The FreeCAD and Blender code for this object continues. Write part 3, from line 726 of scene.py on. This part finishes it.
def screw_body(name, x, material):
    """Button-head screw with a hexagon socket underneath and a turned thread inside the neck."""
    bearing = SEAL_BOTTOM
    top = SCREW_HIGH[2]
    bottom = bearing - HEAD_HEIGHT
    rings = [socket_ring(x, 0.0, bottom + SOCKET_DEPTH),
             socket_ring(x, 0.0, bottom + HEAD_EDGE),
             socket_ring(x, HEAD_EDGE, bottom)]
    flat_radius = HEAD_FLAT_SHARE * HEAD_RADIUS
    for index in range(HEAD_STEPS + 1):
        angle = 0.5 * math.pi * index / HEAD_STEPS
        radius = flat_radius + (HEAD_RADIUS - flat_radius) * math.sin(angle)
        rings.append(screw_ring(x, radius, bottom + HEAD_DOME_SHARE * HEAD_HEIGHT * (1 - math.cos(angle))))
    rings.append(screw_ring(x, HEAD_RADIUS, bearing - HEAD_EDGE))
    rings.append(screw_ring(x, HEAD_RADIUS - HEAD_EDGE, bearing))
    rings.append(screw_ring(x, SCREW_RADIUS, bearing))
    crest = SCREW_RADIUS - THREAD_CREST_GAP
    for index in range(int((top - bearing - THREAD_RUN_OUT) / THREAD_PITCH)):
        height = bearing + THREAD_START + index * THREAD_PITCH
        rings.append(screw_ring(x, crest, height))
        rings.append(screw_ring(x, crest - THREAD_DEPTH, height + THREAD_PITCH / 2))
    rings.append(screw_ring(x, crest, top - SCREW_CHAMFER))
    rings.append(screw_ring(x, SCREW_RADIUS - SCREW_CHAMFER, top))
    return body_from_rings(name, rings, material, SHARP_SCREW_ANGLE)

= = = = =

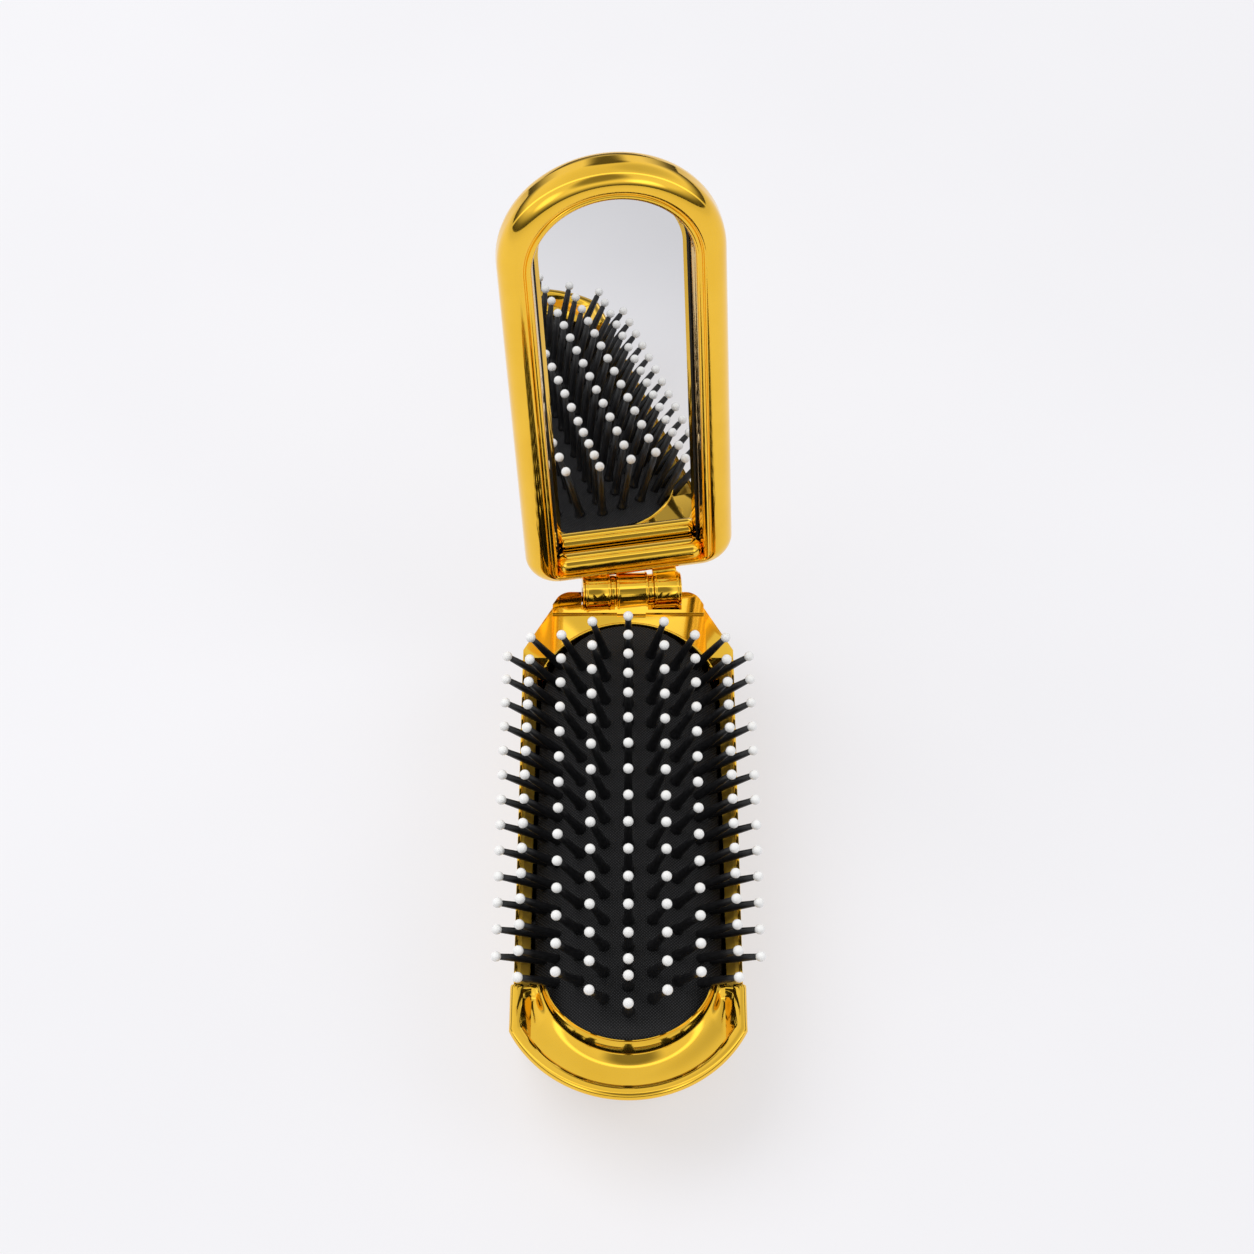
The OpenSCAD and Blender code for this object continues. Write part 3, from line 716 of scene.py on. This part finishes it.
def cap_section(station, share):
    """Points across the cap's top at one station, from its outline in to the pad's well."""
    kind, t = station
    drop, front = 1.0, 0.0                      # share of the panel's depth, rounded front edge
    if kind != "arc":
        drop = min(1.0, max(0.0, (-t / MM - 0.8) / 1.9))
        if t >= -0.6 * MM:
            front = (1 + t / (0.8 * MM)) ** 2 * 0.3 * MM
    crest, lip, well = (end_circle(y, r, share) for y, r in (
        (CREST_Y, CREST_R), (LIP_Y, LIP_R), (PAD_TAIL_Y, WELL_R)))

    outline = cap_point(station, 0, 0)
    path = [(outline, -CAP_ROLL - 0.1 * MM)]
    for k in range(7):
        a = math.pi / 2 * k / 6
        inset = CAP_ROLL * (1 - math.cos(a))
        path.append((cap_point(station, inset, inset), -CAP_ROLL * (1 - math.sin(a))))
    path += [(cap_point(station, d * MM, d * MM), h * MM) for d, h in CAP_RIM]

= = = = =

### STATED EXERCISE:
Pull out each line of the listing that holds the string "Blender".

### WORKED SOLUTION:
The FreeCAD and Blender code for this object continues. Write part 3, from line 726 of scene.py on. This part finishes it.
The OpenSCAD and Blender code for this object continues. Write part 3, from line 716 of scene.py on. This part finishes it.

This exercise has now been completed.